In lab (write this down in your lab protocol), you will be given a stock solution that has a glucose concentration of 60 mg/dL. You need to make 1 mL of each of the following glucose concentrations: 0.94 mg/dL, 1.88 mg/dL, 3.75 mg/dL, 7.5 mg/dL, 15 mg/dL, and 30 mg/dL. Distilled water will be the solvent in these dilutions. Enter your numbers only. 1. What is the dilution factor for this serial dilution? 2. What is the V2 for this serial dilution in mL? 3. What is the V1 for this serial dilution in mL?

Answer 1

Answer:

1. The dilution factor for the serial dilution = 2

2. V2 = 1 mL

3. V1 = 0.5 mL

Explanation:

1. Dilution factor is the ratio of the initial concentration to the final concentration.

Dilution factor = initial concentration / final concentration

First dilution: initial concentration = 60 mg/dL

final concentration = 30 mg/dL

Dilution factor = 60 mg/dL / 30 mg/dL = 2

Second dilution: initial concentration = 30 mg/dL

final concentration = 15 mg/dL

Dilution factor = 30 mg/dL / 15 mg/dL = 2

Therefore, the dilution factor for the serial dilution = 2

2. From the dilution formula, C1V1 = C2V2; V2 = final volume to be prepared.

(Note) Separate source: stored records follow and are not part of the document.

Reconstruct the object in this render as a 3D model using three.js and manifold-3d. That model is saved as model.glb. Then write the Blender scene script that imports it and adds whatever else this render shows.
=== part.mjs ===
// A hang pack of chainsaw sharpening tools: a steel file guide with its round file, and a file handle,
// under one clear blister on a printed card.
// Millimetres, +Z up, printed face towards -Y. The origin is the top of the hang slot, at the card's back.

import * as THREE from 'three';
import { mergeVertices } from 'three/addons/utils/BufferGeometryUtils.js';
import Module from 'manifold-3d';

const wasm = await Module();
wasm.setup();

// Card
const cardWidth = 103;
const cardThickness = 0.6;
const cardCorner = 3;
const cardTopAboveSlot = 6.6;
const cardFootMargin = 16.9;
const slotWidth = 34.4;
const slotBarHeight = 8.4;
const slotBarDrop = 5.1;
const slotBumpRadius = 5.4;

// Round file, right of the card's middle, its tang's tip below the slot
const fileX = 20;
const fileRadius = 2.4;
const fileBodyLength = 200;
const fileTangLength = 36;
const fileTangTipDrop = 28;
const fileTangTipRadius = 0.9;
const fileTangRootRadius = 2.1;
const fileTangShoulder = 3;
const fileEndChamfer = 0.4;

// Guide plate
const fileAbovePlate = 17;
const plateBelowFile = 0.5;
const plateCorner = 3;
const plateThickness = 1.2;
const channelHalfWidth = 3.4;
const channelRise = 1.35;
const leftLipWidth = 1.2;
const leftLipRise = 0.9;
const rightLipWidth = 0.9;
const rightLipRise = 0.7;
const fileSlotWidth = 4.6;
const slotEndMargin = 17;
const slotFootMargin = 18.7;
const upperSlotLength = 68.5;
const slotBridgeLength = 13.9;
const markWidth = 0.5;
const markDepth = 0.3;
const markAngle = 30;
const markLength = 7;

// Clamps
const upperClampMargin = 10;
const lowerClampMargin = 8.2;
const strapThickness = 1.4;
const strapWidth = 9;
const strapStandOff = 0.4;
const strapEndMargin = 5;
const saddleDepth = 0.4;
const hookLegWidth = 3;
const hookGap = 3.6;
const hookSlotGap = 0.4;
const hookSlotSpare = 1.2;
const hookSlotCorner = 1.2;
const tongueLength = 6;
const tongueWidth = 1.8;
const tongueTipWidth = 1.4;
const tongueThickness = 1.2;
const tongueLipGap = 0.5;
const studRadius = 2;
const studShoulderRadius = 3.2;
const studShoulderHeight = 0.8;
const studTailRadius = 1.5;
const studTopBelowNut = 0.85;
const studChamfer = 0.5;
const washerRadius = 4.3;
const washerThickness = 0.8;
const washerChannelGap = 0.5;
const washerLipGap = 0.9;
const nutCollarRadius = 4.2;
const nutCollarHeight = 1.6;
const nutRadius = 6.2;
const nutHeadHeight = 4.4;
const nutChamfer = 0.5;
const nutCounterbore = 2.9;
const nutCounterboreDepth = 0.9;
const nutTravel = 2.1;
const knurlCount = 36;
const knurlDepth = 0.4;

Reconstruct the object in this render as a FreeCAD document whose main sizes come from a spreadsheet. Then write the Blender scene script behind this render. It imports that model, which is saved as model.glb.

Since 1 mL of the various glucose solutions are to be prepared, the final concentration, V2 = 1 mL

3. From the dilution formula, C1V1 = C2V2; V1 = initial concentration of the solution to be prepared.

C1/C2 = V2/V1

Since the dilution factor, C1/C2 is 2, V2/V1 = 2

V1 = V2/2

V1 = 1 mL / 2

V1 = 0.5 mL